ここで墓があった辺りを見ていると、また、紳士に話しかけられました。お墓のあった場所を探しているようです。
私がこの辺りだと教えてあげると、彼は神妙な顔になり、こう言います。
「日本人として、恥ずかしいことです。宣教師の墓を発見だなんて、あまり声を大きくして言えないことですね」
この紳士は、苦笑いをしています。
私は思わず「そうでしょうか?」という言葉を発しています。
少しばかり拍子抜けしたような紳士の顔付き。私は続けます。
「過去に何があったかを記録し、同じ過ちを犯さないために、歴史という学問があるのではないでしょうか?そんなことを言っていてはドイツのアウシュヴィッツ収容所はどうなるのですか?人々が何らかの反省をしに訪れているのではないでしょうか?」
ちょっと熱く語ってしまって反省する私は、気を落ち着け、続けます。
「ここには祈念堂を建てて、世界中の人が訪れるように期待しているのです。
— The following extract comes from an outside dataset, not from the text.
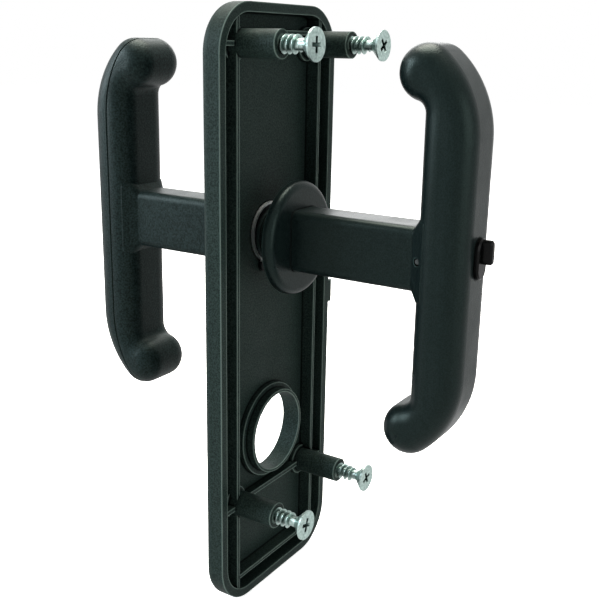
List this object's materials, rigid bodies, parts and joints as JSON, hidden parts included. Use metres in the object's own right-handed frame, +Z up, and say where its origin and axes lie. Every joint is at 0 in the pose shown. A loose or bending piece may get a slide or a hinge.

そうすればシドッチ神父の苦労は報われます。そして文京区から世界的な巡礼地が生まれるはずです」
紳士は苦笑いから、少しばかりの純な笑いに変わり、
「そうですね。あなたの言う通りかもしれません。同じ過ちを繰り返さないための何かが必要ですね」
最後に二人は無言のまま祈り、軽く挨拶をして別れました。
後日、ワトソ子くんと現場を訪れると、春の気配を強く感じます。
「桃も桜も散ってしまったけど、ほら、可愛いコデマリが咲いているよ。って聞いてないじゃん囧rz」
ワトソ子くんは古地図に見入りながら、言います。
「坂道社長!この地図によるとあたしが若い頃、旦那といっしょに住んでたアパートも切支丹屋敷の一部に入りますわ」
「え?旦那ってぇ、今の旦那?」
「もぉっ、当たり前じゃないですかっ!私は坂道社長の歴史を見て、勉強しているんです。坂道社長のような間違いをしてはいけないと、、、云々」
どこかで聞いたよなセリフ。耳が痛い囧rz。
お後がよろしいようでm(_ _)m。
【追記】
発掘されたイタリア人宣教師、ジョバンニ・バチスタ・シドッチの頭骨を基に顔の像が復元されています。